▸ Work required: Locate the line with "for corner in" in the material. Copy that line and each one after it, through the last, exactly and with nothing else.
BEGIN
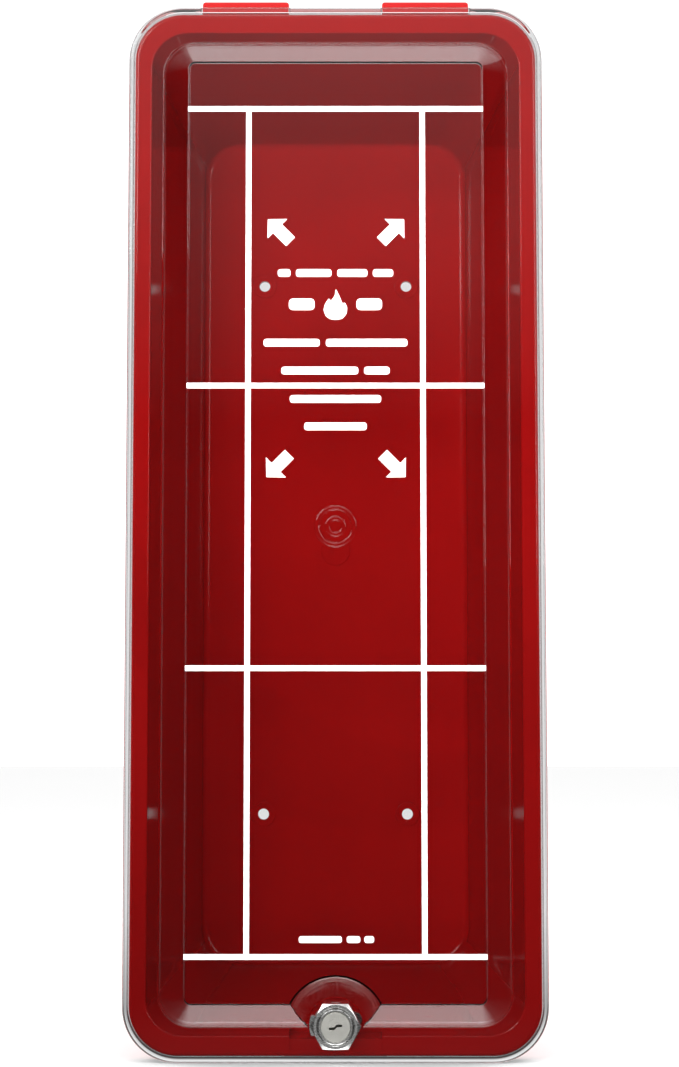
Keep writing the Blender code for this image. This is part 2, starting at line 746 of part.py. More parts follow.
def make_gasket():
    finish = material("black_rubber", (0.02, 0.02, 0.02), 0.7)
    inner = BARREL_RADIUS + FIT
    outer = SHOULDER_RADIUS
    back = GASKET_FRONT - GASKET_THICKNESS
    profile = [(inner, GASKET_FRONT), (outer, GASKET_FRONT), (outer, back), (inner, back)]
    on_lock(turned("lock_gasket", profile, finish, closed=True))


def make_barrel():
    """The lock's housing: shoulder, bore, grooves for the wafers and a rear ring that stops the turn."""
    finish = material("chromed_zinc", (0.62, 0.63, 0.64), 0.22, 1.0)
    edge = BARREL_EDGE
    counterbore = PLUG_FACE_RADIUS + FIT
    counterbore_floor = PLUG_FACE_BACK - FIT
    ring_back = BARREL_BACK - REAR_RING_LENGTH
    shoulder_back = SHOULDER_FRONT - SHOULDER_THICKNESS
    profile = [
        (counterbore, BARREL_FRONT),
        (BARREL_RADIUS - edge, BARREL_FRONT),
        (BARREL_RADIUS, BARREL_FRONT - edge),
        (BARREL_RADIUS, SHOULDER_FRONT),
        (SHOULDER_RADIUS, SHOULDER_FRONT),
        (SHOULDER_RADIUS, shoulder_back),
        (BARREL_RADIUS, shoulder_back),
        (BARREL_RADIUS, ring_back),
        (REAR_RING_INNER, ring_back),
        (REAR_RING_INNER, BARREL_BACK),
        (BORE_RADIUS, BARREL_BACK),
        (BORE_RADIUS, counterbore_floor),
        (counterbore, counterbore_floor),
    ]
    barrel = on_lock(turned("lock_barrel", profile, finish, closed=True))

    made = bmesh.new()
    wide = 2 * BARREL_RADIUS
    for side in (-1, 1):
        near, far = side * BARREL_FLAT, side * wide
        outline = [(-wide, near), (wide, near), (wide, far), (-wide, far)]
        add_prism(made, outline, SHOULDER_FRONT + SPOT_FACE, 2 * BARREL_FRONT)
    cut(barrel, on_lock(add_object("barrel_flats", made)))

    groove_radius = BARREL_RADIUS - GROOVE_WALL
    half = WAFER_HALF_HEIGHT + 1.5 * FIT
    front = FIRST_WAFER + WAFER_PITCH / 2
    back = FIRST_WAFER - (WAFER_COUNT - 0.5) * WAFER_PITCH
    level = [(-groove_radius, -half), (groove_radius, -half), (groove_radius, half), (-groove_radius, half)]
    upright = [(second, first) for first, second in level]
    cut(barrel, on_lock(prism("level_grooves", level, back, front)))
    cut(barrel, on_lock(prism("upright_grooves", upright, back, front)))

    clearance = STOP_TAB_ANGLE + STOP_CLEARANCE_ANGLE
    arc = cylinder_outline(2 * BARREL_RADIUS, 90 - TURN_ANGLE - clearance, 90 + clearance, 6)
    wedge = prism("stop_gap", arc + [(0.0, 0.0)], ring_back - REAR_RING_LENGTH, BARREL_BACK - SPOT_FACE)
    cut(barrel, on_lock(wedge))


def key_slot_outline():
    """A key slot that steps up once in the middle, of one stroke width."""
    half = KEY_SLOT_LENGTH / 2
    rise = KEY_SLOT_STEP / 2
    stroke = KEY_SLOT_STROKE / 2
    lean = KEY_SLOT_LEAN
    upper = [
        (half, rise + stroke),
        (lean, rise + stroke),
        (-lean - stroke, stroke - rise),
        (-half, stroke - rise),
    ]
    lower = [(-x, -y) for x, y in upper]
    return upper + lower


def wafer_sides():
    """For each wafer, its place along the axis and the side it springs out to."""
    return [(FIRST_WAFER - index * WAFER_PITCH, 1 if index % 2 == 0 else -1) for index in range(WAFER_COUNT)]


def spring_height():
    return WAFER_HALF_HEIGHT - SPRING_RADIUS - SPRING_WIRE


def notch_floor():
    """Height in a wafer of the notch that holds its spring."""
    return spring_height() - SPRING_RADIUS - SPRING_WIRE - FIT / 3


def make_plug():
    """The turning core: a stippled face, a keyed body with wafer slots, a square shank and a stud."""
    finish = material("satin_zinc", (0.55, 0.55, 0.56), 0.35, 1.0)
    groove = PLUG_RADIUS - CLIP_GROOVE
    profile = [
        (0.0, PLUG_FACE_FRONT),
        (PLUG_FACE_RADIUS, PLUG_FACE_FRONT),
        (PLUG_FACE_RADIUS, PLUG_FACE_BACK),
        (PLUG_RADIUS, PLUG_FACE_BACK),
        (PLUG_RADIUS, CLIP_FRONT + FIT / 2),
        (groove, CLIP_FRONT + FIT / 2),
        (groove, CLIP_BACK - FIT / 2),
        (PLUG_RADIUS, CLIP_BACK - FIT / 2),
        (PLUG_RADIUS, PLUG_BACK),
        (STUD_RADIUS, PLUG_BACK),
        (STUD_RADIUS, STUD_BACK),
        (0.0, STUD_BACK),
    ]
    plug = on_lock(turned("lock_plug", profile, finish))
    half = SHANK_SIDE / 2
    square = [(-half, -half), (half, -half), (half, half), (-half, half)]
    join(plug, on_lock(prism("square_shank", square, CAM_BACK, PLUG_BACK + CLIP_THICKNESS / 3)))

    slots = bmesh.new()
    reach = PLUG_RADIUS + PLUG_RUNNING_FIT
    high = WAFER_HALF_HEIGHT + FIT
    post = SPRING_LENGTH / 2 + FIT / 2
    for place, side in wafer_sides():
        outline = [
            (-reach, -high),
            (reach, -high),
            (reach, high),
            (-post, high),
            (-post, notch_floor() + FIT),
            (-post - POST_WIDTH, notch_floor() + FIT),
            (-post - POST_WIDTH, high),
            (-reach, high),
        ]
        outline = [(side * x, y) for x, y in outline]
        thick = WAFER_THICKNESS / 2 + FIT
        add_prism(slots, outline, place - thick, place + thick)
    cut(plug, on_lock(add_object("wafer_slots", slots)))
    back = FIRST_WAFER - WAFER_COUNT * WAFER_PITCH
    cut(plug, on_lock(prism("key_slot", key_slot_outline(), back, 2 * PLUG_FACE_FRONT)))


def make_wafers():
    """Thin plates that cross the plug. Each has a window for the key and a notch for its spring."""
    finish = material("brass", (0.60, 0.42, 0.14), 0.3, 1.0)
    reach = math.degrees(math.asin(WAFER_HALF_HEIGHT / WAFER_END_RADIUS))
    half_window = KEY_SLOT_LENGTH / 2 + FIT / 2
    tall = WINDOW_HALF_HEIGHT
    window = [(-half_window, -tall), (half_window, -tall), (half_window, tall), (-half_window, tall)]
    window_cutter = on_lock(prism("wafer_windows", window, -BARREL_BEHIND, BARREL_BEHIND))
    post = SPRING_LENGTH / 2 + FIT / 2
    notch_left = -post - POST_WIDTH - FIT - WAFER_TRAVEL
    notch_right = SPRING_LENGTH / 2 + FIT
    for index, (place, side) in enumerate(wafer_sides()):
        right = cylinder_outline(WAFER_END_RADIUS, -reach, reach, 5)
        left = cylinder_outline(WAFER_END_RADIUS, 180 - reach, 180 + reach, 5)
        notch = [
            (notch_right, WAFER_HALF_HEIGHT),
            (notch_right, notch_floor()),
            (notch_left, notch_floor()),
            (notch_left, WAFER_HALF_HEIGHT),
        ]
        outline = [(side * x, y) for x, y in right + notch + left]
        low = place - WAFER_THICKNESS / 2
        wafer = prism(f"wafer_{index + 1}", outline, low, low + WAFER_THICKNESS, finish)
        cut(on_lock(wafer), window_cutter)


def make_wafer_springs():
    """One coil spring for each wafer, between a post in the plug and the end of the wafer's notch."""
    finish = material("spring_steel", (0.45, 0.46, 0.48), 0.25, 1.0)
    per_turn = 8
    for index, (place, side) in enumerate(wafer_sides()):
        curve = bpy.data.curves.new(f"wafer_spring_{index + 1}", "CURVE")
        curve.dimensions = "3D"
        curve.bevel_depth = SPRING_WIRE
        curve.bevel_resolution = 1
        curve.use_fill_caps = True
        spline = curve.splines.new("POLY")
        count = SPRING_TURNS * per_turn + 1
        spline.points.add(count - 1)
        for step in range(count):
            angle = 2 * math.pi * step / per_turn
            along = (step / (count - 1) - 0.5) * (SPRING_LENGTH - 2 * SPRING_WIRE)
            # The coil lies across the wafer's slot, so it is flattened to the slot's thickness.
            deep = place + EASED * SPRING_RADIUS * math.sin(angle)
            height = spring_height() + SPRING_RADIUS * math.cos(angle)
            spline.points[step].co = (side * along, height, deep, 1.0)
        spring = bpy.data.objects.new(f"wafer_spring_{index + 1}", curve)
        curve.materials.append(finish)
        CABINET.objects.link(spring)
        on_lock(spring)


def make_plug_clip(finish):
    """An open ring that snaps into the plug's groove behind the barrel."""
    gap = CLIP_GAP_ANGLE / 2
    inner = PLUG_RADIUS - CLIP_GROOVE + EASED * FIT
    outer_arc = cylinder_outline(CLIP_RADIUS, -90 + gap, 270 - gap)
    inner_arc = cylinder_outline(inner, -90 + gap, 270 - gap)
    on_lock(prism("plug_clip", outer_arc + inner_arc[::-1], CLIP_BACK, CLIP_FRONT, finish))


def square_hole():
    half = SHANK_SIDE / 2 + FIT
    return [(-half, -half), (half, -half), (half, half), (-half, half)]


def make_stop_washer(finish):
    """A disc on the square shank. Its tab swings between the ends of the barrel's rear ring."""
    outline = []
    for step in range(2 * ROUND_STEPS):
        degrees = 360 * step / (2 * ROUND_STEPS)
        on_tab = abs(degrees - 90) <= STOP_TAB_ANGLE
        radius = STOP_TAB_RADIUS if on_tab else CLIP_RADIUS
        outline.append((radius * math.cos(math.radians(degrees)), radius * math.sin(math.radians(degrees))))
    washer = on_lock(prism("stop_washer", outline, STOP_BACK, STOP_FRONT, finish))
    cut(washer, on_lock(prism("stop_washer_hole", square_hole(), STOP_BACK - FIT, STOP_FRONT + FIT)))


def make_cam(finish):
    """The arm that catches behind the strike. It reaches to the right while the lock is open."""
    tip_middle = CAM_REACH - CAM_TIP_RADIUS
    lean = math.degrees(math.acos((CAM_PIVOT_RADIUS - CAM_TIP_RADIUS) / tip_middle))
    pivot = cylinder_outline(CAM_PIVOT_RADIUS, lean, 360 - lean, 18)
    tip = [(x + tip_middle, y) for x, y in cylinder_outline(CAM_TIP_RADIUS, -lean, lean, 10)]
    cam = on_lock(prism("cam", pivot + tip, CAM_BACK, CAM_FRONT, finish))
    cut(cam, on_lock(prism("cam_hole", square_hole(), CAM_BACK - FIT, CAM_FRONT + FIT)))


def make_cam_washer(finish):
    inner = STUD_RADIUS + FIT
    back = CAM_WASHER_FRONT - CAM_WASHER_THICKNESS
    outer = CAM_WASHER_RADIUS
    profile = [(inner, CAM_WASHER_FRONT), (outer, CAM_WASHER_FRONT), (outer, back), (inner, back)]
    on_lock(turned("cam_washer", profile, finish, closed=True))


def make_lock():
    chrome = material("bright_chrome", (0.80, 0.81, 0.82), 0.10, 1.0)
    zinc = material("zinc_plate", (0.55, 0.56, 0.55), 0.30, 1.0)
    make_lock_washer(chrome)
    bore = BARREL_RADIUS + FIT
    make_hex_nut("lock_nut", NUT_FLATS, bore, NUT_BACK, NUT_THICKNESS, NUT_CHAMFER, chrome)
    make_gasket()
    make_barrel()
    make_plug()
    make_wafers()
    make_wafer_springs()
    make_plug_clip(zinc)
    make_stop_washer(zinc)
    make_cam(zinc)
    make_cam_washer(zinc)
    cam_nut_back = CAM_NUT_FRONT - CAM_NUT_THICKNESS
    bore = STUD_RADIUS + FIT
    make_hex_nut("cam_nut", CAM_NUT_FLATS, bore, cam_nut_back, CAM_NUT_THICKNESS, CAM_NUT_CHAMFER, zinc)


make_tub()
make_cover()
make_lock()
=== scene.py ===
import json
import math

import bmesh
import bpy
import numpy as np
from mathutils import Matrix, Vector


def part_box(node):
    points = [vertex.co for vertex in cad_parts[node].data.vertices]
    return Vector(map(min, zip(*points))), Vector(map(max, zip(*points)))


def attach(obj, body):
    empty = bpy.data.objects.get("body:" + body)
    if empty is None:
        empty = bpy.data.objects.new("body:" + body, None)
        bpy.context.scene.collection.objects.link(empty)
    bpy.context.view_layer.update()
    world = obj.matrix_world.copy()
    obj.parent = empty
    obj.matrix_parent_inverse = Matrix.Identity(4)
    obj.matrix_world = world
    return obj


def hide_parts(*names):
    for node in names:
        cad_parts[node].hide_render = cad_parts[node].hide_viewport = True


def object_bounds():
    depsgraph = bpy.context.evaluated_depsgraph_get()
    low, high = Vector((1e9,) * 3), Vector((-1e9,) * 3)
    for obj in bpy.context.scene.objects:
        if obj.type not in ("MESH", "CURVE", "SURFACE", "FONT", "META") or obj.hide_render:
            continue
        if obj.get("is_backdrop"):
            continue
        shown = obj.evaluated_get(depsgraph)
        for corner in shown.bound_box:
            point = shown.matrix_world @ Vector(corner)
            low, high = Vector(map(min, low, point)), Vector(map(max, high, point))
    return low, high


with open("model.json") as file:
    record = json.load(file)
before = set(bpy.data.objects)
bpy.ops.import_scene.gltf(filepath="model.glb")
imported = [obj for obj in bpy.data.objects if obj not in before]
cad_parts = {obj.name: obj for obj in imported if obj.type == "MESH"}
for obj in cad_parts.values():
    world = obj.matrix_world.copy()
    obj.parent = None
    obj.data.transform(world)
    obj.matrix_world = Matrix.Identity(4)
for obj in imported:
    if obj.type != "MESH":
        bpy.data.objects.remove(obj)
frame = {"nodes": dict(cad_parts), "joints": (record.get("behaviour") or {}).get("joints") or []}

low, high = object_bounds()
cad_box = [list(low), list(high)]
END
▸ Output below:
        for corner in shown.bound_box:
            point = shown.matrix_world @ Vector(corner)
            low, high = Vector(map(min, low, point)), Vector(map(max, high, point))
    return low, high


with open("model.json") as file:
    record = json.load(file)
before = set(bpy.data.objects)
bpy.ops.import_scene.gltf(filepath="model.glb")
imported = [obj for obj in bpy.data.objects if obj not in before]
cad_parts = {obj.name: obj for obj in imported if obj.type == "MESH"}
for obj in cad_parts.values():
    world = obj.matrix_world.copy()
    obj.parent = None
    obj.data.transform(world)
    obj.matrix_world = Matrix.Identity(4)
for obj in imported:
    if obj.type != "MESH":
        bpy.data.objects.remove(obj)
frame = {"nodes": dict(cad_parts), "joints": (record.get("behaviour") or {}).get("joints") or []}

low, high = object_bounds()
cad_box = [list(low), list(high)]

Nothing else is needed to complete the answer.